[begin RECORDED DATA]
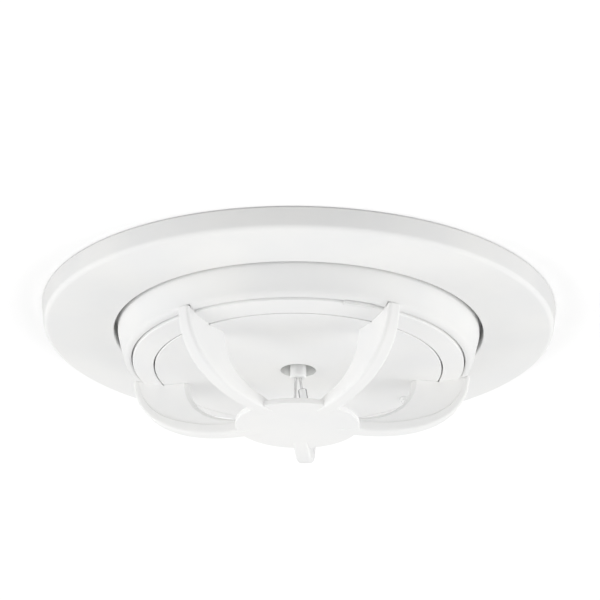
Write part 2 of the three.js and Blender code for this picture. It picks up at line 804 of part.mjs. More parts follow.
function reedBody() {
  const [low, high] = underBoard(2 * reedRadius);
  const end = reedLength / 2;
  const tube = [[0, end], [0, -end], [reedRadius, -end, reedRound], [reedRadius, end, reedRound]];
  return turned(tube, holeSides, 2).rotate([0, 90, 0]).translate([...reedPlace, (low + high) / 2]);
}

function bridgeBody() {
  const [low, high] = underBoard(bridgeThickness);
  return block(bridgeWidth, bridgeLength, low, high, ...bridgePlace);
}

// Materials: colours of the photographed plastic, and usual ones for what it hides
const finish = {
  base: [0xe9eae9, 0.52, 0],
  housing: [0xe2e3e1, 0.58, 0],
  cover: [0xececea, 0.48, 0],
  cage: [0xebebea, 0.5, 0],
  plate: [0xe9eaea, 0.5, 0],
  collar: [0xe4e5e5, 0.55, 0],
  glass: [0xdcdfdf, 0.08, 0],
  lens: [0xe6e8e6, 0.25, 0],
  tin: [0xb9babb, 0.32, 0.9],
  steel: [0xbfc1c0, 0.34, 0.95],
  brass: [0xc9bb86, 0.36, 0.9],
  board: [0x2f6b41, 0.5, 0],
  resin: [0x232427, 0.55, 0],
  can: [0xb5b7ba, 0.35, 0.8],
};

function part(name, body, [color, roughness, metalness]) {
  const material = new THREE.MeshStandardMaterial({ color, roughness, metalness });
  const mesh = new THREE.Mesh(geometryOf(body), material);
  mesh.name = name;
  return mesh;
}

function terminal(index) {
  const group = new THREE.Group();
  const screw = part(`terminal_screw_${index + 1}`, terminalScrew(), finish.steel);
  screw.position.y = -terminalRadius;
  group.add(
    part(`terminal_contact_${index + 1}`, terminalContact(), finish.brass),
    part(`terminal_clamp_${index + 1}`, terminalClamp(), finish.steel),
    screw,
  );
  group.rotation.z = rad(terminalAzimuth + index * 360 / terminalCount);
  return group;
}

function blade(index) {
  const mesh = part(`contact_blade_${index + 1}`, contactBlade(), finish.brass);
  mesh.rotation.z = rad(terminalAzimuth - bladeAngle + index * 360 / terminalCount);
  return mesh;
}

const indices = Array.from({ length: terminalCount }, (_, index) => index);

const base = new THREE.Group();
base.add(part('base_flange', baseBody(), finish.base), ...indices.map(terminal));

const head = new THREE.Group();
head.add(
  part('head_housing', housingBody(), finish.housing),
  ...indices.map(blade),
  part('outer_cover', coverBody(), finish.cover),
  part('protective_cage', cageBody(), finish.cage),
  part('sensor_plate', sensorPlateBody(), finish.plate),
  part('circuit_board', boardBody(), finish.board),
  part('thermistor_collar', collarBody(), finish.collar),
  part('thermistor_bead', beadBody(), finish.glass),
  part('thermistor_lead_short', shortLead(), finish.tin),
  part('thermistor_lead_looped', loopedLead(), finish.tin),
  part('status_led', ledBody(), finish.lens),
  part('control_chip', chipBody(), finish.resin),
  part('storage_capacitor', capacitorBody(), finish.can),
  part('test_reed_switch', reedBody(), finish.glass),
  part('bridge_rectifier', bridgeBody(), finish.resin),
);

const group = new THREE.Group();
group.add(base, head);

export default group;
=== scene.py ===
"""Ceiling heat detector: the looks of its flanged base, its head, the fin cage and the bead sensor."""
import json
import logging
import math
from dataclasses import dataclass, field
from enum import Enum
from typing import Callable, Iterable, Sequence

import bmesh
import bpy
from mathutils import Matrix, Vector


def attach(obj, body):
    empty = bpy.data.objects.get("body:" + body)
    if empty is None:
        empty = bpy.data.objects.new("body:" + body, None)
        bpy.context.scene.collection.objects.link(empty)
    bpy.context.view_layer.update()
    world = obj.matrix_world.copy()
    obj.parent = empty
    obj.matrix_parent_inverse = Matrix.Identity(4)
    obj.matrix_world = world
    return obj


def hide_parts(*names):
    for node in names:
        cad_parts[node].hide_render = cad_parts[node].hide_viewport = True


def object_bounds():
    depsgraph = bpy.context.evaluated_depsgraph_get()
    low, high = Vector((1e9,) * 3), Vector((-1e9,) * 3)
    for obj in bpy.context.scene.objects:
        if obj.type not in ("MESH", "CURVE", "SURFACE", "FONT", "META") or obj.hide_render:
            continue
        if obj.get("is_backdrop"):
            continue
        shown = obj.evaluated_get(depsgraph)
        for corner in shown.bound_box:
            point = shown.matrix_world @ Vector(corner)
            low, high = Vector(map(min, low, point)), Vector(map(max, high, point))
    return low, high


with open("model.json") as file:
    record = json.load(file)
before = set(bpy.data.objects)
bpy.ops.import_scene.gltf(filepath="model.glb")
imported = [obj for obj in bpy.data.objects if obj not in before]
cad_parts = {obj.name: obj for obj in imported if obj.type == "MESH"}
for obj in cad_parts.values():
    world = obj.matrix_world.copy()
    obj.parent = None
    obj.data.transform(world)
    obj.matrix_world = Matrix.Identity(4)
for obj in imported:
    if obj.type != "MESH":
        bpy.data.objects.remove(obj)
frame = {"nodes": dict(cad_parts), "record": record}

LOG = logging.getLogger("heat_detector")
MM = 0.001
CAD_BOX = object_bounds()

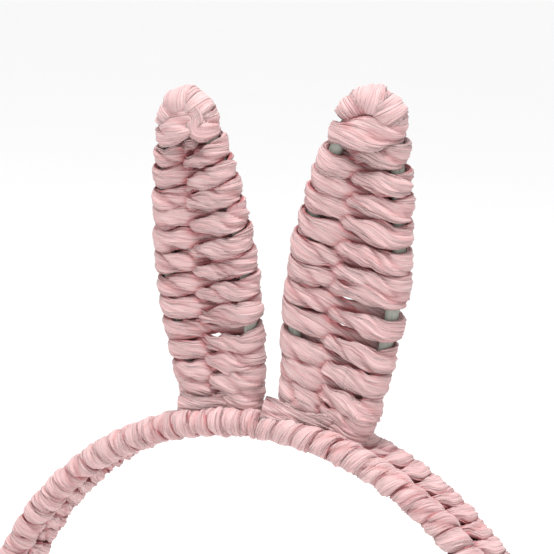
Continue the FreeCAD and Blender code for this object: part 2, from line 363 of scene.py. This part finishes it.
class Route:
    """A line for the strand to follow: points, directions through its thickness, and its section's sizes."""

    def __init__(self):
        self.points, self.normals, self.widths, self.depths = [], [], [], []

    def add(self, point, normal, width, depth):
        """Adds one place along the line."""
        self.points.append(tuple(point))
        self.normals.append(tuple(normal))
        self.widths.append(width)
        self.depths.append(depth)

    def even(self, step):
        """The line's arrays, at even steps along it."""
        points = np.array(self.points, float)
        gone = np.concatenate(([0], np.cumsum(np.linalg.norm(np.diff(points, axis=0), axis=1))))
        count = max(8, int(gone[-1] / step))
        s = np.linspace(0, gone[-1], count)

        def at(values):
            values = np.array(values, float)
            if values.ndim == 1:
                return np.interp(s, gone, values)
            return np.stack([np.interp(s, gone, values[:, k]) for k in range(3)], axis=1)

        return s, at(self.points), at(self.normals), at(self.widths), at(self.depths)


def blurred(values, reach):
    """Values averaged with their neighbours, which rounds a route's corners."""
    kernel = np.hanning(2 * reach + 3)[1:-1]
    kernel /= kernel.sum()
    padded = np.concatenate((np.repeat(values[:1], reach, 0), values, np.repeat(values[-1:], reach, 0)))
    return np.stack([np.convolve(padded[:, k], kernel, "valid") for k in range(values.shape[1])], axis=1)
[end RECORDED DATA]
BRIEF = Extract exactly the run of lines beginning at the line with "index) => index);" and ending at the line with "cad_parts[node].hide_render = cad_parts[node].hide_viewport", including both ends and nothing beyond them.

COMPLETE OUTPUT =
const indices = Array.from({ length: terminalCount }, (_, index) => index);

const base = new THREE.Group();
base.add(part('base_flange', baseBody(), finish.base), ...indices.map(terminal));

const head = new THREE.Group();
head.add(
  part('head_housing', housingBody(), finish.housing),
  ...indices.map(blade),
  part('outer_cover', coverBody(), finish.cover),
  part('protective_cage', cageBody(), finish.cage),
  part('sensor_plate', sensorPlateBody(), finish.plate),
  part('circuit_board', boardBody(), finish.board),
  part('thermistor_collar', collarBody(), finish.collar),
  part('thermistor_bead', beadBody(), finish.glass),
  part('thermistor_lead_short', shortLead(), finish.tin),
  part('thermistor_lead_looped', loopedLead(), finish.tin),
  part('status_led', ledBody(), finish.lens),
  part('control_chip', chipBody(), finish.resin),
  part('storage_capacitor', capacitorBody(), finish.can),
  part('test_reed_switch', reedBody(), finish.glass),
  part('bridge_rectifier', bridgeBody(), finish.resin),
);

const group = new THREE.Group();
group.add(base, head);

export default group;
=== scene.py ===
"""Ceiling heat detector: the looks of its flanged base, its head, the fin cage and the bead sensor."""
import json
import logging
import math
from dataclasses import dataclass, field
from enum import Enum
from typing import Callable, Iterable, Sequence

import bmesh
import bpy
from mathutils import Matrix, Vector


def attach(obj, body):
    empty = bpy.data.objects.get("body:" + body)
    if empty is None:
        empty = bpy.data.objects.new("body:" + body, None)
        bpy.context.scene.collection.objects.link(empty)
    bpy.context.view_layer.update()
    world = obj.matrix_world.copy()
    obj.parent = empty
    obj.matrix_parent_inverse = Matrix.Identity(4)
    obj.matrix_world = world
    return obj


def hide_parts(*names):
    for node in names:
        cad_parts[node].hide_render = cad_parts[node].hide_viewport = True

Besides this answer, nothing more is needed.